Picking the week that fits your trip
If the water is the point and the calendar is yours to set, book the last two weeks of September and accept the hurricane-season tradeoff. If you’re locked to school holidays, early June gets you warm water before the crowds and before the storm peak. If the budget is the constraint above all else, take late October, when you get 77-degree water at rates that have already dropped. And if you just want the coast to yourself, come in January, put on a jacket, and walk a beach with nobody else on it.
FAQs
Which months is the ocean water above 70 degrees at Wilmington’s beaches?
June through October, based on the NOAA station record at Johnnie Mercer Pier. June and October both average 77 degrees, July hits 81, August 82, and September 83. May and November both land at 68, close enough that a warm week can push either one over. December through April sit in the 50s and low 60s, which is wetsuit water rather than swimming water.
When is the best time to bring young kids to the beach here?
Early June and the second half of September are the easiest windows. The water is warm in both, the crowds are thinner than they are in July, and lodging costs less. June has the added advantage of falling before the statistical peak of hurricane season, so it tends to be the lower-stress choice for a trip you can’t easily move.
Is anything closed at the beaches in the off-season?
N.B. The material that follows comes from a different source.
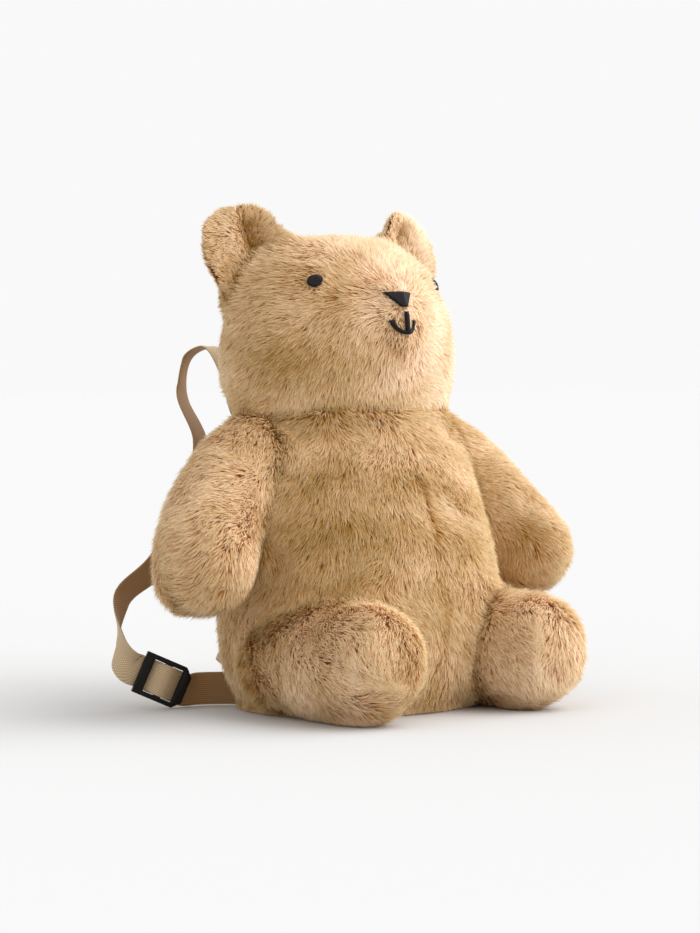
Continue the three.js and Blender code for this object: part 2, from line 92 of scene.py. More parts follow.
def add_node(tree, kind, inputs=None, **settings):
    made = tree.nodes.new(kind)
    for name, value in settings.items():
        setattr(made, name, value)
    for name, value in (inputs or {}).items():
        socket = made.inputs[name]
        if isinstance(value, bpy.types.NodeSocket):
            tree.links.new(value, socket)
        else:
            socket.default_value = value
    return made


def new_material(name):
    material = bpy.data.materials.new(name)
    material.use_nodes = True
    material.node_tree.nodes.clear()
    return material


def finish_material(tree, **inputs):
    named = {name.replace("_", " "): value for name, value in inputs.items()}
    surface = add_node(tree, "ShaderNodeBsdfPrincipled", named)
    add_node(tree, "ShaderNodeOutputMaterial", {"Surface": surface.outputs["BSDF"]})


def select_only(*objects):
    bpy.ops.object.select_all(action="DESELECT")
    for obj in objects:
        obj.select_set(True)
    bpy.context.view_layer.objects.active = objects[0]


def solid_of(part):
    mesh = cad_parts[part].data
    points = [v.co + Vector(stitching_shift.get(part, (0, 0, 0))) for v in mesh.vertices]
    return BVHTree.FromPolygons(points, [p.vertices[:] for p in mesh.polygons])


solids = {part: solid_of(part) for part in plush_parts + face_parts}


def nearest_on(parts, points):
    nearest = np.full(len(points), 1.0)
    towards = np.zeros((len(points), 3))
    for k, point in enumerate(points):
        for part in parts:
            found = solids[part].find_nearest(Vector(point), 0.03)
            if found[3] is not None and found[3] < nearest[k]:
                nearest[k] = found[3]
                towards[k] = found[0] - Vector(point)
    return nearest, towards


def distance_to(parts, points):
    return nearest_on(parts, points)[0]


def ramp(value, low, high):
    share = np.clip((value - low) / (high - low), 0, 1)
    return share * share * (3 - 2 * share)


# How far the backing lies under the outline: nothing at a seam and little round the stitching
def tuck_at(part, points, normals, tuck):
    neighbours = [other for other in plush_parts if other != part]
    by_seam = ramp(distance_to(neighbours, points), seam_edge, seam_reach)
    by_stitching = np.ones(len(points))
    if part == "head":
        by_stitching = ramp(distance_to(face_parts, points), stitch_edge, stitch_reach)
    on_floor = 1 - ramp(points[:, 2], seam_edge, seat_height)
    by_floor = 1 - on_floor * (normals[:, 2] < facing_down)
    least = stitch_pile_tuck / tuck
    return tuck * by_seam * by_floor * (least + (1 - least) * by_stitching)


def vertex_arrays(mesh):
    points = np.empty(len(mesh.vertices) * 3)
    normals = np.empty(len(mesh.vertices) * 3)
    mesh.vertices.foreach_get("co", points)
    mesh.vertices.foreach_get("normal", normals)
    return points.reshape(-1, 3), normals.reshape(-1, 3)


# Averages values over the neighbours on a mesh, in rounds
def evened(mesh, points, share, rounds):
    edges = np.empty(len(mesh.edges) * 2, dtype=np.int64)
    mesh.edges.foreach_get("vertices", edges)
    a, b = edges.reshape(-1, 2).T
    ends, others = np.concatenate([a, b]), np.concatenate([b, a])
    count = np.bincount(ends, minlength=len(points))[:, None]
    for _ in range(rounds):
        total = np.stack([np.bincount(ends, points[others, k], len(points)) for k in range(3)], 1)
        points = points + 0.5 * share * (total / count - points)
    return points


# Backing of one part, drawn in under its outline and pressed out by the filling. A part with a
# hollow middle is drawn in on its outer side alone.
def stuffed(part, tuck, voxel=backing_voxel, hollow_middle=None):
    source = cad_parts[part]
    pad = bpy.data.objects.new(f"{part}_backing", source.data.copy())
    bpy.context.scene.collection.objects.link(pad)
    pad.data.materials.clear()
    select_only(pad)
    bpy.ops.object.mode_set(mode="EDIT")
    bpy.ops.mesh.select_all(action="SELECT")
    bpy.ops.mesh.remove_doubles(threshold=0.01 * MM)
    bpy.ops.object.mode_set(mode="OBJECT")
    remesh = pad.modifiers.new("backing", "REMESH")
    remesh.mode = "VOXEL"
    remesh.voxel_size = voxel
    bpy.ops.object.modifier_apply(modifier=remesh.name)

    points, normals = vertex_arrays(pad.data)
    depth = tuck_at(part, points, normals, tuck)
    if hollow_middle is not None:
        outward = ((points - np.array(hollow_middle)) * normals).sum(1)
        depth = depth * (outward > 0)
    else:
        normals = unit(evened(pad.data, normals, 1.0, normal_rounds))
    share = (depth / tuck)[:, None]
    rounds = point_rounds if hollow_middle is None else hollow_point_rounds
    points = evened(pad.data, points - normals * depth[:, None], share, rounds)
    pad.data.vertices.foreach_set("co", points.ravel())
    pad.data.update()

    cloth = pad.modifiers.new("filling", "CLOTH")
    cloth.settings.quality = 4
    cloth.settings.use_pressure = True
    cloth.settings.uniform_pressure_force = 4
    cloth.settings.effector_weights.gravity = 0
    for step in range(1, 21):
        bpy.context.scene.frame_set(step)
    shown = pad.evaluated_get(bpy.context.evaluated_depsgraph_get())
    pressed = vertex_arrays(shown.data)[0]
    pad.modifiers.remove(cloth)
    bpy.context.scene.frame_set(1)
    move = pressed - points
    length = np.linalg.norm(move, axis=1, keepdims=True)
    move *= share * np.minimum(1, backing_swell / np.maximum(length, 1e-9))
    points = points + move
    points[:, 2] = np.maximum(points[:, 2], floor_clearance)
    pad.data.vertices.foreach_set("co", points.ravel())
    pad.data.update()
    return pad


# Smooth wandering field of unit size, made of a few waves with seeded directions
def wander(points, wavelength, seed):
    rng = np.random.default_rng(seed)
    total = np.zeros((len(points), 3))
    for _ in range(5):
        ways = rng.normal(size=(3, 3))
        ways /= np.linalg.norm(ways, axis=1, keepdims=True)
        turn = rng.uniform(0, 2 * math.pi, 3)
        total += np.sin(2 * math.pi / wavelength * rng.uniform(0.7, 1.4) * points @ ways.T + turn)
    return total / 5 ** 0.5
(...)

Some of it, though the beach towns aren’t shuttered. These are working towns with year-round residents, so restaurants, bars, and shops keep serving a local crowd through the winter. What changes is that the businesses built around peak-season visitors run on reduced schedules, and hours get less predictable than the posted ones. Rather than trust a season-wide rule, check the current hours for anything you’re specifically making the drive for.